In a free market economy, there is plenty of room for all manner of businesses, big and small. Some people will feel more comfortable working for a small business. Others determine that oftentimes large businesses can offer better pay and benefits and opportunities for advancement. To each their own. Interestingly, your call for an overbearing government favors big businesses, which can absorb the increasing costs of regulation far better than small businesses.
Big government allows itself to be manipulated to favor wealthy businesses and individuals. It’s been like this forever. You can see it now. Big government is big waste, big corruption, and big abuse. And the bill for all that inefficiency is paid by everyone else.
And at the extreme, but certainly not an uncommon occurrence, big government is the predator on (to misuse a word) an industrial scale. Communist China. USSR. Pol Pot’s Cambodia. And endless other examples. 100s of millions dead via war or designed starvation. And, more widespread to include almost every country that doesn’t value individual personal and economic freedom, crushing poverty on billions of people has been the norm. Should we ever meet and my wife is around, she can tell you firsthand what it’s like to have the government tell you what you can do, say, read, see, own, etc.
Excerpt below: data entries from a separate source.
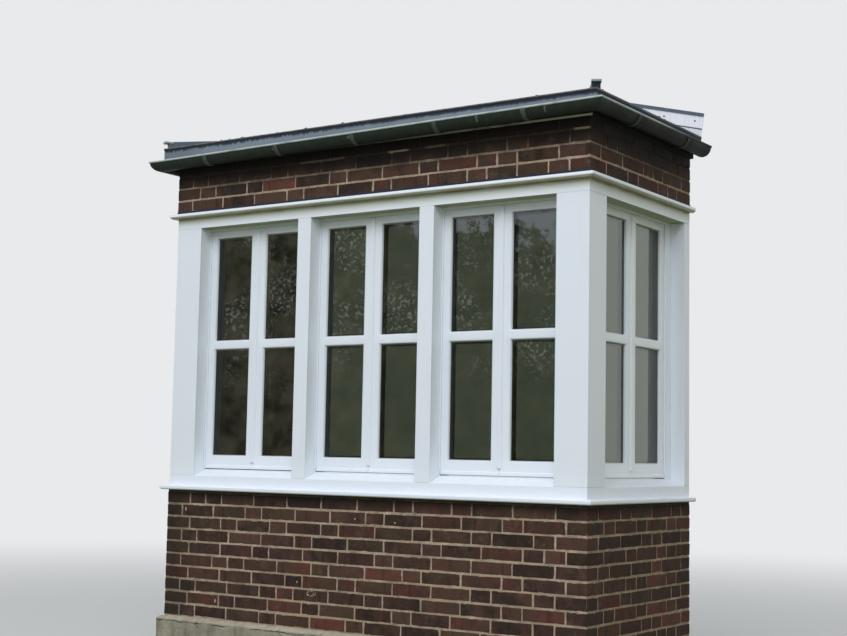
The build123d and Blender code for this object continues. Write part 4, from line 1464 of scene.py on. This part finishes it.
class BAY_OT_cast_plinth(bpy.types.Operator):
    """Cast the weathered concrete plinth with its sloped top."""

    bl_idname = "bay.cast_plinth"
    bl_label = "Cast plinth"

    def execute(self, context):
        reach = FACE_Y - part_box("plinth_front")[0].y
        cell, slope = 0.018, 0.016
        shoulder = PLINTH_TOP - slope
        profile = [(reach, height) for height in steps(0.0, shoulder - 0.006, cell)]
        profile += [(reach - 0.0012, shoulder - 0.0018), (reach - 0.005, shoulder + 0.0015)]
        profile += [
            (across, shoulder + slope * (1 - across / reach))
            for across in steps(reach - 0.012, 0.0, 0.01)
        ]
        profile += [(-0.05, PLINTH_TOP), (-WALL, PLINTH_TOP), (-WALL, 0.0), (0.0, 0.0)]
        cast = Form()
        wrap(cast, profile, cell, worn_concrete)
        made = cast.piece("plinth_cast", concrete_finish(), "concrete")
        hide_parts("plinth_front", "plinth_left", "plinth_right")
        return {"FINISHED"}


# Joinery

# The drip bar at the foot of a leaf and the astragal over the line between two leaves
DRIP_HEIGHT = 0.024
DRIP_SLANT = 0.0033
ASTRAGAL_HALF = 0.0155
ASTRAGAL_FOOT = 0.040
ASTRAGAL_SLANT = 0.0052

# Round a pane: the sheets' distance to the timber, the seal's reach out and height, the bead's height,
# and how far the rings stay off the glass
PANE_CLEAR = 0.0006
SEAL_OUT = 0.0022
SEAL_HEIGHT = 0.0028
BEAD_HEIGHT = 0.011
TOUCH = 0.0002


class BAY_OT_paint_joinery(bpy.types.Operator):
    """Ease and paint the sill, the posts, the head, the cap and the window boards."""

    bl_idname = "bay.paint_joinery"
    bl_label = "Paint joinery"

    def execute(self, context):
        edge = settings("timber").arris
        for side in SIDES:
            eased(f"sill_{side}", paint_finish(), edge)
            eased(f"head_{side}", paint_finish(), edge * 0.6)
        for node in (
            "corner_post_left", "corner_post_right", "mullions", "wall_post_left",
            "wall_post_right", "cap_moulding", "room_board",
        ):
            eased(node, paint_finish(), edge)
        return {"FINISHED"}


def front_to_side(side):
    """Turn from a window of the front to one of the left or right side."""
    turns = {"front": 0.0, "left": -90.0, "right": 90.0}
    return Matrix.Rotation(math.radians(turns[side]), 4, "Z")


def unturned(box, side):
    """A box of a side window, seen as if that side were the front."""
    back = front_to_side(side).inverted()
    low, high = back @ box[0], back @ box[1]
    return Vector(map(min, low, high)), Vector(map(max, low, high))


def side_of(window):
    """The side of the bay that a window is in."""
    return window.removeprefix("side_") if window.startswith("side_") else "front"


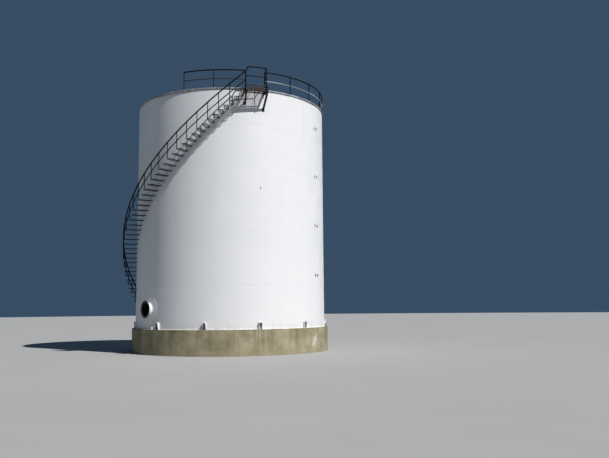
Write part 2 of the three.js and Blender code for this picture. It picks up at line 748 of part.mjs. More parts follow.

I’m also not sure what you mean by equitable taxation. "Equity" is a vague term that is often used to allow the government to treat people differently. And, as we know, the government can't favor some without disfavoring others. I want everyone to be treated equally by our government. You success should be determined by merit, not by getting the government to put it's thumb on the scales. The purpose of taxes shouldn’t be to punish but to only fund limited constitutional governmental functions.
We disagree, but that’s more than ok. This is a good conversation. I’ll be heading out of town later today through the weekend, so I’ll be away from the board for a while. But, I enjoy the honest discussion.